%%

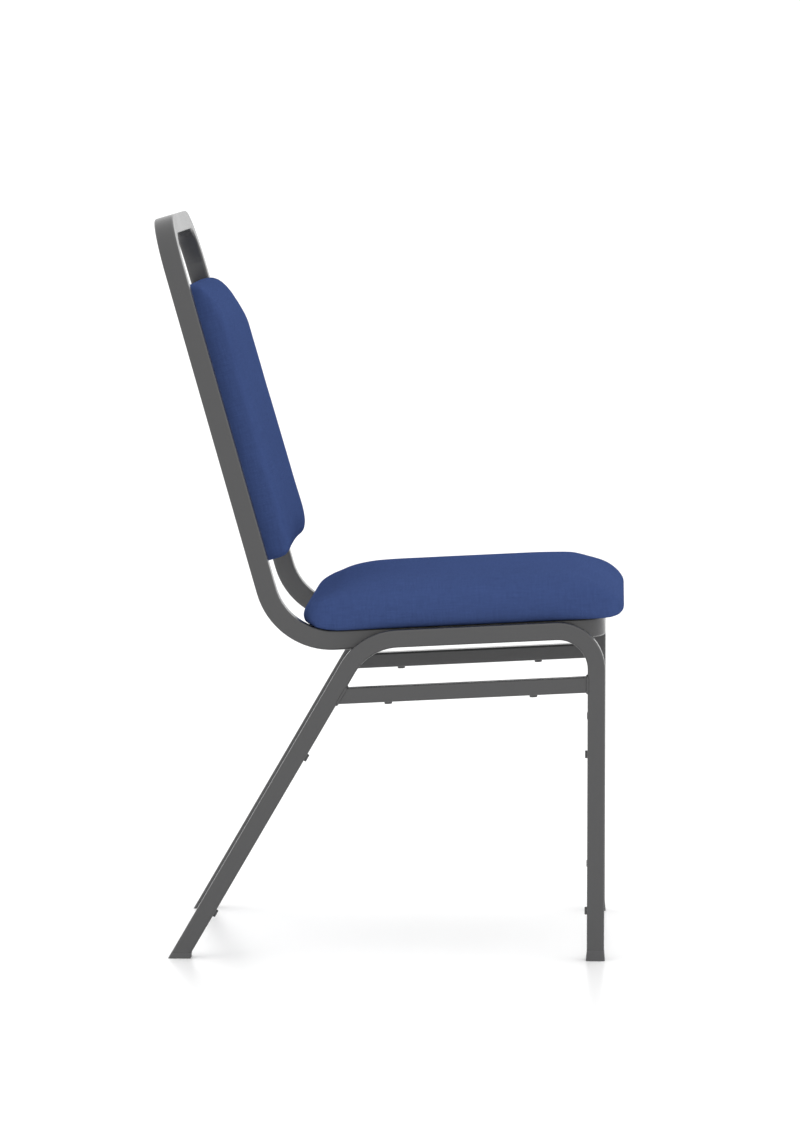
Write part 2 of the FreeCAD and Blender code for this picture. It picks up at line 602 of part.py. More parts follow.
def back_tab(sign, height):
    """Tab on the inner face of an upright, with a countersunk hole."""
    low = height - TAB_WIDTH / 2.0
    high = height + TAB_WIDTH / 2.0
    y = back_y(BACK_PANEL)
    outline = Part.makePolygon([
        Vector(sign * hoop_inside(low), y, low),
        Vector(sign * hoop_inside(high), y, high),
        Vector(sign * (hoop_inside(high) - TAB_REACH), y, high),
        Vector(sign * (hoop_inside(low) - TAB_REACH), y, low),
        Vector(sign * hoop_inside(low), y, low)])
    return prism(outline, Vector(0, -TAB, 0))


def back_parts():
    """Board, foam, cover, rear panel and fixings of the back, in the back frame."""
    ahead = Vector(0, -1, 0)
    rear = BACK_PANEL + TAB
    board_rear = rear + COVER
    board_front = board_rear + BACK_BOARD
    inner = back_body(COVER)
    window = prism(back_outline(BACK_COVER_RETURN, rear - COVER), ahead * 3.0 * COVER)
    cover = back_body(0.0).cut(inner).cut(window)
    board = prism(back_outline(BACK_BOARD_INSET, board_rear), ahead * BACK_BOARD)
    foam = inner.cut(board)
    panel = prism(back_outline(COVER, 0.0), ahead * BACK_PANEL)
    tabs = []
    screws = []
    nuts = []
    for height in (BACK_PAD_BOTTOM + BACK_TAB_INSET, BACK_PAD_TOP - BACK_TAB_INSET):
        for sign in (-1, 1):
            x = sign * (hoop_inside(height) - TAB_HOLE_INSET)
            point = Vector(x, back_y(BACK_PANEL), height)
            screws.append(countersunk_screw(point, ahead))
            gap = FIXING_CLEARANCE
            hole = Part.makeCone(BACK_SCREW + gap, BACK_SCREW / 2.0 + gap, TAB, point, ahead)
            tabs.append(back_tab(sign, height).cut(hole))
            nuts.append(tee_nut(Vector(x, back_y(board_front), height), ahead, BACK_SCREW))
            through = Vector(x, back_y(rear), height)
            board = board.cut(cylinder(tee_nut_hole(BACK_SCREW), BACK_BOARD + COVER,
                                       through, ahead))
            cover = cover.cut(cylinder(BACK_SCREW + 2.0 * gap, 2.0 * COVER, through, ahead))
            flange = BACK_SCREW * TEE_NUT_FLANGE_RATIO + 2.0 * gap
            foam = foam.cut(cylinder(flange, TEE_NUT_FLANGE + gap,
                                     Vector(x, back_y(board_front), height), ahead))
    clips = []
    depth = BACK_PANEL / 2.0
    reach = board_front - CLIP_SHORTFALL - depth
    for height in (BACK_PAD_BOTTOM + CLIP_INSET, BACK_PAD_TOP - CLIP_INSET):
        for sign in (-1, 1):
            x = sign * (hoop_inside(height) - CLIP_INSET)
            start = Vector(x, back_y(depth), height)
            stem = cylinder(CLIP, reach, start, ahead)
            flange = cylinder(CLIP_FLANGE, TAB / 2.0,
                              Vector(x, back_y(BACK_PANEL), height), ahead)
            clips.append(stem.fuse(flange).removeSplitter())
            hole = CLIP + 2.0 * PRESS_CLEARANCE
            drill = cylinder(hole, reach + PRESS_CLEARANCE, start, ahead)
            panel = panel.cut(drill)
            board = board.cut(drill)
    parts = {
        "back_board": board,
        "back_foam": foam,
        "back_cover": cover,
        "back_rear_panel": panel,
        "back_fixing_tabs": Part.makeCompound(tabs),
        "back_screws": Part.makeCompound(screws),
        "back_tee_nuts": Part.makeCompound(nuts),
        "back_panel_clips": Part.makeCompound(clips)}
    for shape in parts.values():
        shape.Placement = BACK_FRAME.multiply(shape.Placement)
    return parts


# ---------------------------------------------------------------- assembly
def build():
    """Every node of the chair, by name, in the working frame."""
    nodes = {
        "back_hoop": back_hoop(),
        "seat_front_rail": seat_front_rail(),
        "seat_cross_rail": seat_cross_rail()}
    for side in SIDES:
        nodes["leg_frame_" + side] = leg_frame(side)
        nodes["side_stretcher_" + side] = side_stretcher(side)
        nodes["front_glide_" + side] = front_glide(side)
        nodes["rear_glide_" + side] = rear_glide(side)
        for place, point, axis in button_places(side):
            nodes["stack_button_" + place + "_" + side] = stack_button(point, axis)
    nodes.update(seat_parts())
    nodes.update(back_parts())
    nodes["back_fixing_tabs"] = nodes["back_fixing_tabs"].cut(nodes["back_hoop"])
    return nodes


def main():
    os.makedirs("parts", exist_ok=True)
    nodes = build()
    whole = Part.makeCompound(list(nodes.values())).optimalBoundingBox(False, False)
    shift = Vector(0, -(whole.YMin + whole.YMax) / 2.0, 0)
    for name, shape in nodes.items():
        shape.translate(shift)
        shape.exportStep("parts/" + name + ".step")


main()
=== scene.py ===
"""Stacking chair: the detailed look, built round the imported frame.

Upholstered pads, weld beads and finishes for a steel chair, laid out as a
Blender add-on. All sizes are metres. The chair faces -Y and stands on Z = 0.
"""
import json
import math

import bmesh
import bpy
from bpy.props import FloatProperty, FloatVectorProperty, PointerProperty
from mathutils import Matrix, Vector


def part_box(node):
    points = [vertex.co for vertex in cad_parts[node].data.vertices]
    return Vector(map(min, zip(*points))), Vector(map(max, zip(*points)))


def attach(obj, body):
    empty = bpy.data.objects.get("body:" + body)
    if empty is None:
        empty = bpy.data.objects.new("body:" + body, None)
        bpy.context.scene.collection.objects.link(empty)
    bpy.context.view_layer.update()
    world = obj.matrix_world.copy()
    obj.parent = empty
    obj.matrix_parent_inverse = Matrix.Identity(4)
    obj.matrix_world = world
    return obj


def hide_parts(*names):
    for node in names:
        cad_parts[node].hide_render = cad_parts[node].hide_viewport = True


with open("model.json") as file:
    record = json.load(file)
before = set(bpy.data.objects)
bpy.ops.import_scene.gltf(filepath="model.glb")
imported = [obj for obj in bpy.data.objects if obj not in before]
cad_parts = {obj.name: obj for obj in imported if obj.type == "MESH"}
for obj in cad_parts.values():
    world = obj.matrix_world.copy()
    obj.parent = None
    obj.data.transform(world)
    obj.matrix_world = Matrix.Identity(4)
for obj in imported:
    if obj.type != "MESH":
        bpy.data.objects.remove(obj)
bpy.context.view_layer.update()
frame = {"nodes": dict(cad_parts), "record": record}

bl_info = {
    "name": "Stacking chair",
    "version": (1, 0, 0),
    "blender": (4, 5, 0),
    "location": "View3D > Sidebar > Chair",
    "description": "Pads, welds and finishes of an upholstered stacking chair",
    "category": "Object",
}

BODY = "root"
NODES = frame["nodes"]
SLOT_COLOURS = {m["slot"]: m["base_color"] for m in frame["record"]["materials"]}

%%

* _WRITTEN INSTRUCTION_
Return exactly the lines from the line that has "shift = Vector(0, -(whole.YMin" to the line that has "points = [vertex.co", both of them included.

* _WORKED ANSWER_
    shift = Vector(0, -(whole.YMin + whole.YMax) / 2.0, 0)
    for name, shape in nodes.items():
        shape.translate(shift)
        shape.exportStep("parts/" + name + ".step")


main()
=== scene.py ===
"""Stacking chair: the detailed look, built round the imported frame.

Upholstered pads, weld beads and finishes for a steel chair, laid out as a
Blender add-on. All sizes are metres. The chair faces -Y and stands on Z = 0.
"""
import json
import math

import bmesh
import bpy
from bpy.props import FloatProperty, FloatVectorProperty, PointerProperty
from mathutils import Matrix, Vector


def part_box(node):
    points = [vertex.co for vertex in cad_parts[node].data.vertices]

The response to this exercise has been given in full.